- [Given task]: Word for word, restate every line of the material.

:: Given material

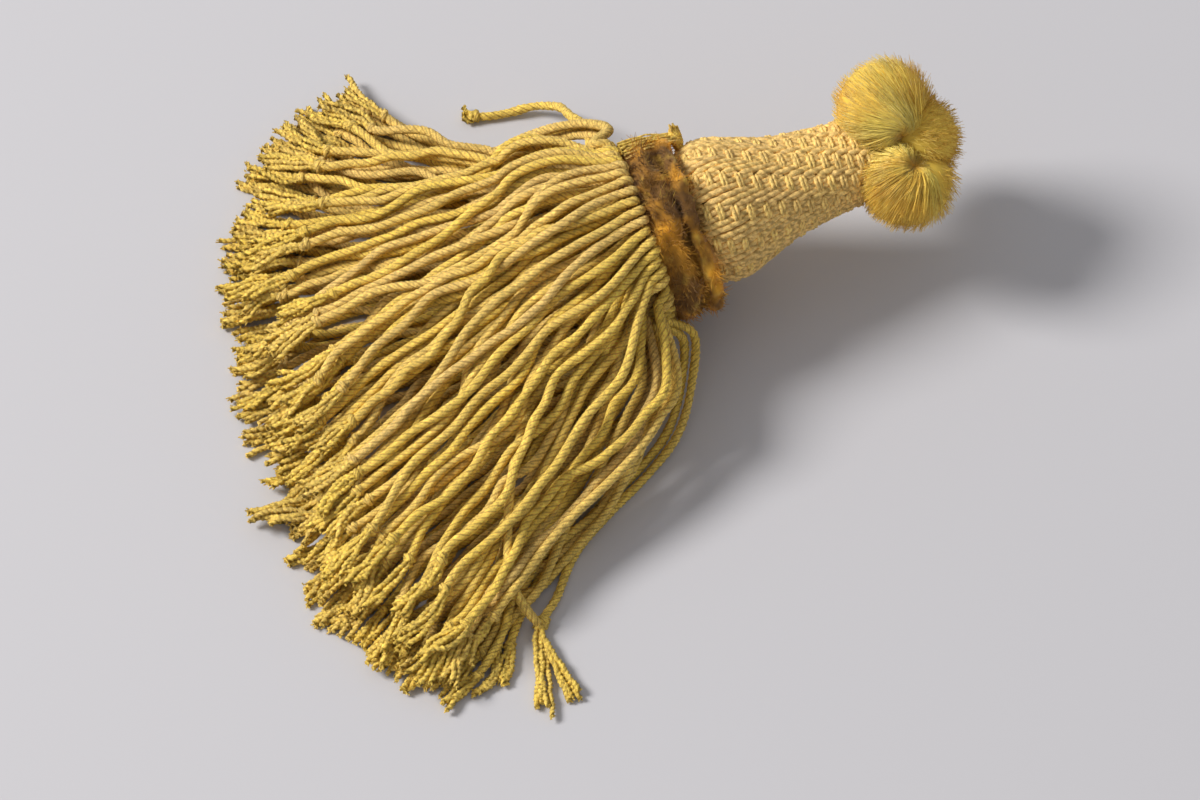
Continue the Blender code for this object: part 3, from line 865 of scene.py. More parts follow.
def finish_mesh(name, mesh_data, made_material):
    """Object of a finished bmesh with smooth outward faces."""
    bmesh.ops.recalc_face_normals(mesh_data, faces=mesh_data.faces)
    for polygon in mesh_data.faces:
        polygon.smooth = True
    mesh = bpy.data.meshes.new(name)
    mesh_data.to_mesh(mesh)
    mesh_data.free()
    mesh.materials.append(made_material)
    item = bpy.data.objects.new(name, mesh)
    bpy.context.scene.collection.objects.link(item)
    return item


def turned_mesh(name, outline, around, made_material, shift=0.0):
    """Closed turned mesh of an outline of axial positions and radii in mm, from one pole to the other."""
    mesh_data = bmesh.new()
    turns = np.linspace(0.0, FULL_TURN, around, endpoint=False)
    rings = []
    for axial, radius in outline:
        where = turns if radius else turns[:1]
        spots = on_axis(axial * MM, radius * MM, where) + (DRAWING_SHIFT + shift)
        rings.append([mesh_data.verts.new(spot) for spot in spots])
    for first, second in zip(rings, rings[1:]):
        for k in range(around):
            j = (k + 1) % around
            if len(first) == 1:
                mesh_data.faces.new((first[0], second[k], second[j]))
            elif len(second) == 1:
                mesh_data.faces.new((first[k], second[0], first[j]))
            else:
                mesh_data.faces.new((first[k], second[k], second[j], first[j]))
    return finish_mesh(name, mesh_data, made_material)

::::

- [Output for this task]:
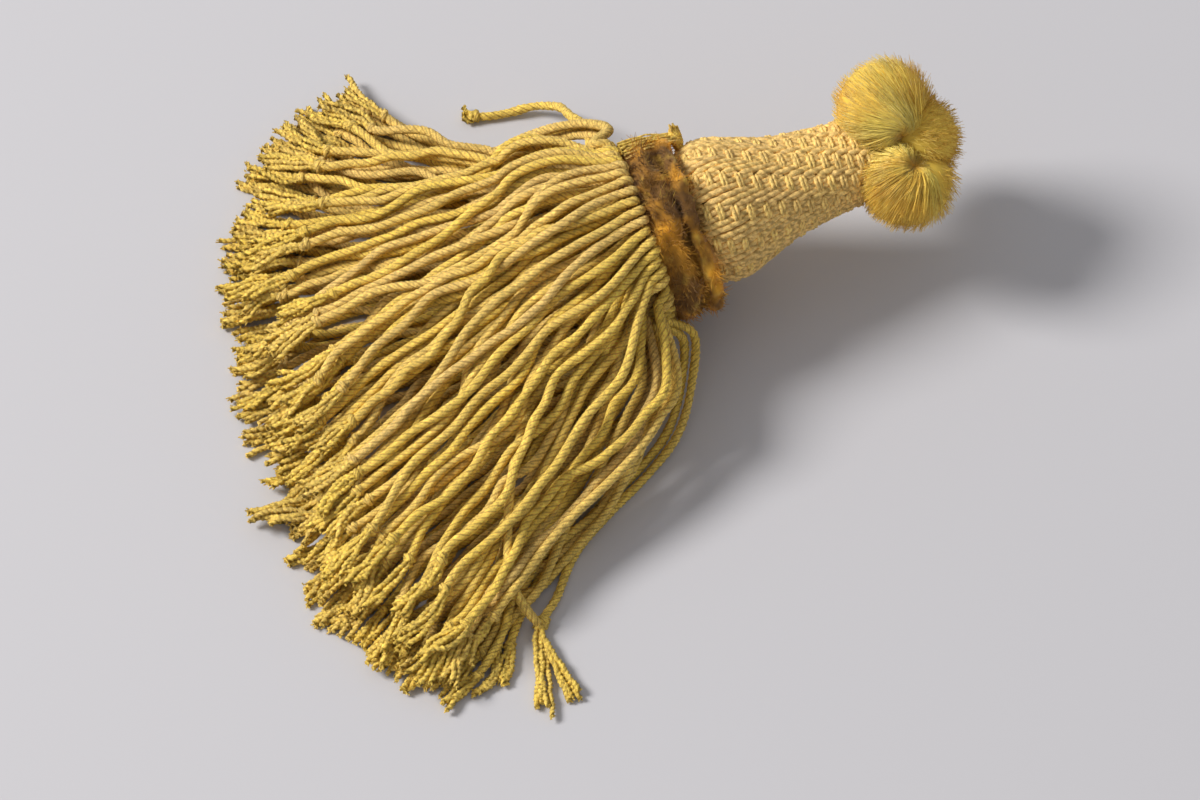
Continue the Blender code for this object: part 3, from line 865 of scene.py. More parts follow.
def finish_mesh(name, mesh_data, made_material):
    """Object of a finished bmesh with smooth outward faces."""
    bmesh.ops.recalc_face_normals(mesh_data, faces=mesh_data.faces)
    for polygon in mesh_data.faces:
        polygon.smooth = True
    mesh = bpy.data.meshes.new(name)
    mesh_data.to_mesh(mesh)
    mesh_data.free()
    mesh.materials.append(made_material)
    item = bpy.data.objects.new(name, mesh)
    bpy.context.scene.collection.objects.link(item)
    return item


def turned_mesh(name, outline, around, made_material, shift=0.0):
    """Closed turned mesh of an outline of axial positions and radii in mm, from one pole to the other."""
    mesh_data = bmesh.new()
    turns = np.linspace(0.0, FULL_TURN, around, endpoint=False)
    rings = []
    for axial, radius in outline:
        where = turns if radius else turns[:1]
        spots = on_axis(axial * MM, radius * MM, where) + (DRAWING_SHIFT + shift)
        rings.append([mesh_data.verts.new(spot) for spot in spots])
    for first, second in zip(rings, rings[1:]):
        for k in range(around):
            j = (k + 1) % around
            if len(first) == 1:
                mesh_data.faces.new((first[0], second[k], second[j]))
            elif len(second) == 1:
                mesh_data.faces.new((first[k], second[0], first[j]))
            else:
                mesh_data.faces.new((first[k], second[k], second[j], first[j]))
    return finish_mesh(name, mesh_data, made_material)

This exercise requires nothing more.